Taylor: If I had to choose, I'd say "I Want You Back" because it has such a '90s vibe. It's one of those defining songs of the era where you hear it and feel transported back to that period.
Taylor: That's my favourite.
DiFranco: That's a pretty good one. Another one is "I Just Want You To Know.'' I like the video and the campiness of it.
Was there ever a time your loyalty strayed from your band?
DiFranco: To be honest, after *NSYNC had broken up, I went to a dinner boat cruise in Toronto for Howie's lupus foundation. I won an auction to lunch with Howie and I saw how awesome and chill he was.
Taylor: Didn't you feel like you were going against your band? When I met Chris and Joey at FandomFest in Louisville two years ago, they were just super nice guys.
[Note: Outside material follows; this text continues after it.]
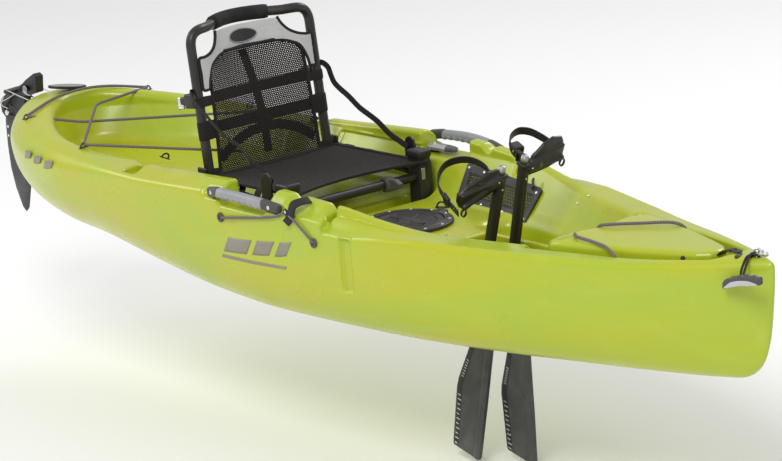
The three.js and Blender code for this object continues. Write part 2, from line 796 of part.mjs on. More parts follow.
function bowCord() {
  const top = deck(1395, 0) + GAP;
  return bar([[1404, 0, top + 9], [1407, -24, top + 5], CORD_BEND, [TOGGLE.x, TOGGLE.y + 2, TOGGLE.z + 20]], 2.6);
}
piece("bow_cord", bowCord(), BLACK);

function bowToggle() {
  const { x, y, z, half, rise } = TOGGLE;
  const grip = sweptTube(
    [
      [x - half, y + 2, z - rise],
      [x - half / 3, y - 2, z + 2],
      [x + half / 3, y, z + 8],
      [x + half, y + 6, z + rise],
    ],
    10,
    8,
  );
  const bore = bar([CORD_BEND, [x, y + 2, z + 19]], 3.2);
  return cut(grip, bore);
}
piece("bow_toggle", bowToggle(), DARK_GREY);

// ---- Stern deck ----
const KNOT_RADIUS = 6;

function cargoBungee() {
  const lift = 11;
  const crossing = 9; // the run that crosses on top is this much higher
  const over = (x, y, extra = 0) => [x, y, deck(x, y) + lift + extra];
  const aftEye = over(-1212, -200);
  const farEye = over(-1222, 200);
  const sideEye = over(-850, -292);
  const points = [
    over(-690, 292, crossing),
    over(-1150, -158, crossing),
    aftEye,
    over(-1238, -96),
    over(-1243, 104),
    farEye,
    over(-1185, 160),
    sideEye,
    [-446, -60, 318],
  ];
  const knots = [aftEye, farEye, sideEye].map(([x, y, z]) => rod([x, y, z - lift + 3], [x, y, z], KNOT_RADIUS, 8));
  return join(bar(points, 4), ...knots);
}
piece("cargo_bungee", cargoBungee(), CORD);

function sternBadge() {
  const oval = [];
  const count = 28;
  for (let i = 0; i < count; i++) {
    const angle = (2 * Math.PI * i) / count;
    oval.push([-1309 + 29 * Math.cos(angle), 61 * Math.sin(angle)]);
  }
  return floorPlate(oval, deck(-1309, 0) + 3, 5);
}
piece("stern_badge", sternBadge(), DARK_GREY);

// ---- Seat ----
function seatFrame() {
  const { x, z } = SEAT_HINGE;
  const w = SEAT_RAIL_Y;
  const rails = SIDES.map(([, side]) => rod([x, side * w, z - 14], [SEAT_TUBE.x, side * w, SEAT_TUBE.z], 10));
  const front = rod([SEAT_TUBE.x, -243, SEAT_TUBE.z], [SEAT_TUBE.x, 243, SEAT_TUBE.z], SEAT_TUBE.radius, 14);
  const rear = bar(
    [
      [x + 14, -w, z - 14],
      [x + 20, -w + 20, z - 34],
      [x + 20, w - 20, z - 34],
      [x + 14, w, z - 14],
    ],
    9,
    10,
  );
  const ears = SIDES.map(([, side]) =>
    cut(sideBlock(side, x - 16, x + 16, 215, 221, z - 16, z + 16), rod([x, side * 205, z], [x, side * 230, z], 5, 14)),
  );
  const strapTabs = SIDES.map(([, side]) => sideBlock(side, -134, -106, 232, 241, 250, 345));
  return join(...rails, front, rear, ...ears, ...strapTabs);
}
piece("seat_frame", seatFrame(), BLACK);

// The mesh sling over the seat frame; its front edge is carried higher than the cross tube.
function seatSling() {
  const w = SEAT_HALF_WIDTH - 20;
  const line = [
    [SEAT_HINGE.x + 34, 276],
    [-300, 268],
    [-110, 280],
    [-45, 294],
  ];
  const rings = line.map(([x, z]) => [
    [x, -w, z],
    [x, -w / 2, z - 3],
    [x, w / 2, z - 3],
    [x, w, z],
    [x, w, z + 5],
    [x, -w, z + 5],
  ]);
  return loft(rings);
}
piece("seat_sling", seatSling(), MESH);

// Points on the back frame's plane: up the recline from the hinge line.
function onBack(y, up, forward = 0) {
  const lean = radians(BACK_RECLINE);
  return [
    SEAT_HINGE.x - up * Math.sin(lean) + forward * Math.cos(lean),
    y,
    SEAT_HINGE.z + up * Math.cos(lean) + forward * Math.sin(lean),
  ];
}

// How far the back bows aft, where t is the share of the way from the middle to the side.
function bow(t, depth) {
  return depth * (1 - t ** 2);
}

// The line of the top bar over a share of its width.
function topBar(share, steps) {
  const half = SEAT_HALF_WIDTH - 50;
  return Array.from({ length: steps + 1 }, (_, i) => {
    const t = share * ((2 * i) / steps - 1);
    return onBack(half * t, BACK_HEIGHT, -bow(t, BACK_BOW));
  });
}

function backFrame() {
  const w = SEAT_HALF_WIDTH;
  const hoop = bar(
    [
      onBack(-w, 0),
      onBack(-w, BACK_HEIGHT - 60),
      onBack(-w + 16, BACK_HEIGHT - 16),
      ...topBar(1, 4),
      onBack(w - 16, BACK_HEIGHT - 16),
      onBack(w, BACK_HEIGHT - 60),
      onBack(w, 0),
    ],
    13,
    8,
  );
  const pins = SIDES.map(([, side]) => rod(onBack(side * (w - 4), 0), onBack(side * 220.6, 0), 4.5, 12));
  return join(hoop, ...pins);
}
piece("back_frame", backFrame(), BLACK);

// A sheet stretched across the back, bowed aft by a depth.
function backSlab(halfWidth, low, high, depth) {
  const across = [-1, -0.5, 0, 0.5, 1];
  const line = (face) => across.map((t) => new THREE.Vector2(face - bow(t, depth), halfWidth * t));
  const shape = new THREE.Shape([...line(8), ...line(14).reverse()]);
  const sheet = new THREE.ExtrudeGeometry(shape, { depth: high - low, bevelEnabled: false });
  const origin = new THREE.Vector3(...onBack(0, low));
  const forward = new THREE.Vector3(...onBack(0, low, 1)).sub(origin);
  const up = new THREE.Vector3(...onBack(0, low + 1)).sub(origin);
  const placed = new THREE.Matrix4().makeBasis(forward, new THREE.Vector3(0, 1, 0), up).setPosition(origin);
  return solid(sheet, placed);
}
piece("back_panel", backSlab(160, 36, 268, 0.4 * BACK_BOW), MESH);
piece("back_yoke", backSlab(150, 270, BACK_HEIGHT - 24, 0.8 * BACK_BOW), GREY);

function foamGrip() {
  return cut(bar(topBar(0.66, 2), 19, 12), bar(topBar(1, 4), 13.9, 8));
}
piece("foam_grip", foamGrip(), RUBBER);

// Recline straps run from the hoop down to the front corners of the seat frame.
function reclineStrap(side) {
  const line = [
    [-345, 440],
    [-262, 389],
    [-180, 350],
    [-94, 311],
  ];
  const start = onBack(side * STRAP_Y, 214, 2);
  return bar([start, ...line.map(([x, z]) => [x, side * STRAP_Y, z])], 5);
}
SIDES.forEach(([name, side]) => piece(`recline_strap_${name}`, reclineStrap(side), BLACK));

// The two box legs that stand in the cockpit sides and carry the front of the seat.
function seatPost(side) {
  const { x, z, radius } = SEAT_TUBE;
  const post = sideBlock(side, x - 24, x + 24, 196, 236, POST_FOOT_Z + GAP, 318);
  const tubeBore = rod([x, -300, z], [x, 300, z], radius + GAP, 14);
  const railSlot = sideBlock(side, x - 40, x + 2, 212, 240, z - 14, z + 16);
  return cut(post, tubeBore, railSlot);
}
SIDES.forEach(([name, side]) => piece(`seat_post_${name}`, seatPost(side), BLACK));

// The cam that clamps the seat's front tube.
function seatLever() {
  const { x, z, radius } = SEAT_TUBE;
  const collar = cut(rod([x, 92, z], [x, 116, z], 18, 16), rod([x, 80, z], [x, 130, z], radius + GAP, 14));
  const arm = block(x + 15, x + 58, 96, 112, z - 5, z + 7);
  return join(collar, arm);
}
piece("seat_lever", seatLever(), DARK_GREY);

// ---- Mesh pockets on the cockpit walls ----
function pocketPlate(side, inset, thickness, lift) {
  const low = 205 + inset;
  const high = 283 - inset;
  const wall = (x, z) => halfBreadth(x) - GUNWALE - (310 - z) * WALL_SLOPE - lift;
  const corners = [
    [88 + inset, low],
    [360 - inset * 1.4, low],
    [382 - inset * 1.4, high],
    [70 + inset, high],
  ];
  const back = corners.map(([x, z]) => [x, side * wall(x, z), z]);
  const front = corners.map(([x, z]) => [x, side * (wall(x, z) - thickness), z]);
  return loft(side > 0 ? [front, back] : [back, front]);
}

function meshPocket(side) {
  const rim = cut(pocketPlate(side, 0, 5, 5), pocketPlate(side, 14, 12, 2));
  const net = pocketPlate(side, 13, 2, 7);
  return join(rim, net);
}
SIDES.forEach(([name, side]) => piece(`mesh_pocket_${name}`, meshPocket(side), BLACK));

export default kayak;
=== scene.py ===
"""Looks for the pedal kayak. Every visible surface is modelled here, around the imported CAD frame.

Shapes are written in millimetres in the kayak's own frame (+X bow, +Y port, +Z up) and built in metres.
Moulded parts are rounded distance fields turned into meshes; tubes, cords and straps are swept profiles.
"""

import itertools
import json
import math

import bpy
import numpy as np
from mathutils import Matrix, Vector


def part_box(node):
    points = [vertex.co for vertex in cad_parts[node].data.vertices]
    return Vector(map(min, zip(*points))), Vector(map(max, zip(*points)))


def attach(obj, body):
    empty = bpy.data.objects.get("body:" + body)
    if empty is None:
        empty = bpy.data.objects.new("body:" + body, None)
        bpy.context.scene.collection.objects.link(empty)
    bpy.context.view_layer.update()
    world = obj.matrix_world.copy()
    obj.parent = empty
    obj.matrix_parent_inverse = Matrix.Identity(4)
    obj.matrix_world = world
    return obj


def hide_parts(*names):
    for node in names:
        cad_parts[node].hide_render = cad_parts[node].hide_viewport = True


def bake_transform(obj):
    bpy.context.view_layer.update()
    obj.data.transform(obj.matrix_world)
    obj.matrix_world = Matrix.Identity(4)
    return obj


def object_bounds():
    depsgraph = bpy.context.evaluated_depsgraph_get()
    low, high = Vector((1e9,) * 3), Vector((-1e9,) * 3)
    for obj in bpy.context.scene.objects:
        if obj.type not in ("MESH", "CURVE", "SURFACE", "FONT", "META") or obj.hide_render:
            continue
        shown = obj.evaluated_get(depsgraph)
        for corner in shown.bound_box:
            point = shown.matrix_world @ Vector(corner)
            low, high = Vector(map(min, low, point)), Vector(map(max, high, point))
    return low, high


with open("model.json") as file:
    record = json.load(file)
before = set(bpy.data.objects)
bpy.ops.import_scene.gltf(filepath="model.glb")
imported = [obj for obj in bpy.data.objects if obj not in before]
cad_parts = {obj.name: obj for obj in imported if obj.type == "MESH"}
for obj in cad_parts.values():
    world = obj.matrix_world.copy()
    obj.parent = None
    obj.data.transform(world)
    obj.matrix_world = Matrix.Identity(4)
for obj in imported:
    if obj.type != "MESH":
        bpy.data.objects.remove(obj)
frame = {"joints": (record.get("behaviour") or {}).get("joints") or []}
CAD_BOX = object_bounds()
MM = 0.001
SIDES = (("port", 1), ("stbd", -1))
COARSE = 1.0  # grid steps grow by this while trying things

# ---- Driving dimensions (mm) ----
EDGE_RADIUS = 17  # where the hull side meets the deck
STERN_EDGE_RADIUS = 58
COAMING_RISE = 15
EDGE_DROP = 12  # the crease runs this far below the coaming amidships
GUNWALE = 75  # from the hull side to the top of the cockpit wall
WALL_TOP_Z = 310
WALL_SLOPE = 0.66  # how far the well walls come in for each mm down
WALL_COS = 0.84  # turns a level distance from a sloping wall into one square to it
FLOOR_Z = 198
CARGO_FLOOR_Z = 215
CARGO_AFT = -1266  # rear edge of the cargo well
FOOTWELL_Z = 105
BOW_RECESS_Z = 262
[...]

But I kept thinking, I don't want to like you!
What do you feel was a peak moment of tension or animosity between the two fandoms?
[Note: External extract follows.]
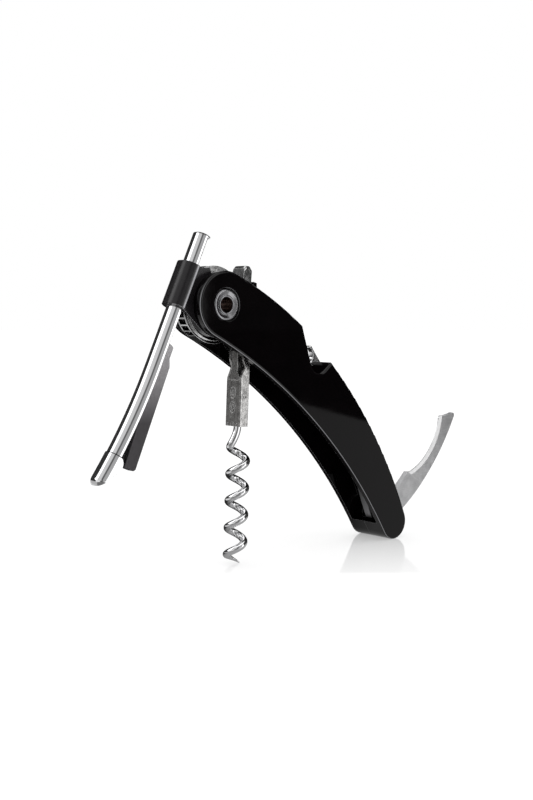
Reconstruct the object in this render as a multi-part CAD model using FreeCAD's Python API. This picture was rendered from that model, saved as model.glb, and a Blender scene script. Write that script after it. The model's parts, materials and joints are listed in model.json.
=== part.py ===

Taylor: Backstreet Boys had broken the world record for the first week of sales for Millennium, and *NSYNC took it away from them right after when they released No Strings Attached. It felt like for everything that Backstreet did, *NSYNC would come up behind them and do the same. Thinking about it still makes me mad. [Backstreet] really worked for every single thing they had. They opened the door for *NSYNC, and *NSYNC was a fun, bubblegum-pop group for a younger crowd, so their road was easier. Backstreet get more respect now, but at that time the fans had to work so hard to get what they deserved.
What are the weirdest facts you know about your bands?
DiFranco: Lance [Bass] dressed up as a fictional dog character named Poofu when he was 14 for his first job.